About the sweetness in this Napoleon I referred to earlier: I slathered a bit of Cotton Country Jams spiced tomato jam onto the puff pastry. Cotton Country Jams is a local Phoenix company, and they make the most incredible jams and pickled vegetables. I’m crazy about their candy-sweet pickled beets, too. (Phone number is (602) 268-3181.)
This Napoleon is really nothing more than puff pastry, tomatoes, herbed goat cheese and jam. That’s it. Pretty simple, right?
OK, you’re turn. Leave a comment and tell me about your favorite summer tomato recipe.
Heirloom Tomato & Goat Cheese Napoleon
1 sheet puff pastry, thawed
4 ounces soft, fresh goat cheese
2 tablespoons cream (or half and half)
1 tablespoon chopped fresh tarragon leaves
1 tablespoon chopped fresh basil leaves
1/8 teaspoon freshly ground black pepper
2 tablespoons tomato jam (or apricot or other light colored jam)

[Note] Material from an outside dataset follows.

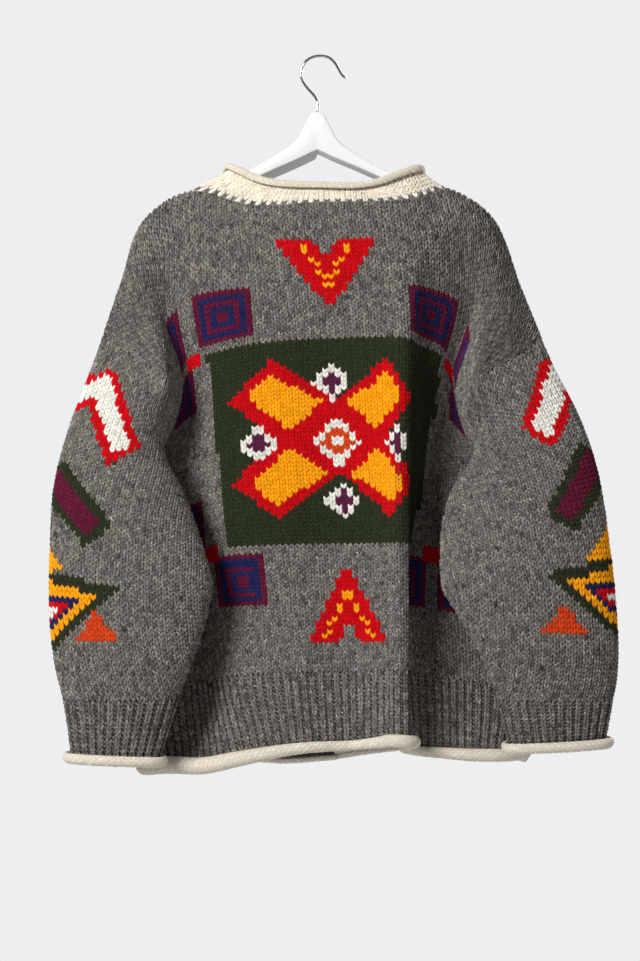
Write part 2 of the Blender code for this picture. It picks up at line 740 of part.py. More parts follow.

1-1/2 pounds heirloom or vine-ripened tomatoes, cored and sliced 1/3-inch thick
1. Heat the oven to 400 degrees F. Line a baking sheet with a silpat or parchment paper.
2. Unfold puff pastry on a lightly floured surface. Cut along the fold lines into three strips. Place on baking sheet and bake until golden brown, about 15 minutes. Remove from oven and let cool slightly. Cut in half with a serrated knife, creating a top and bottom.
3. Stir the cream, herbs and pepper into the goat cheese.
4. Spread the goat cheese on the top and bottom of two of the puff pastries. (The third top and bottom will become the middle layer of the other two.)
5. Spread the middle layer with the jam (just 1 side of each, it doesn’t matter if you do the inside or the outside.)
6. Layer 1/4 of the sliced tomatoes on each of the two bottom halves with the goat cheese. Top each with the jam smeared layer. Layer with the remaining tomatoes and place the tops on. Cut into thirds, crosswise, to create six pieces and serve.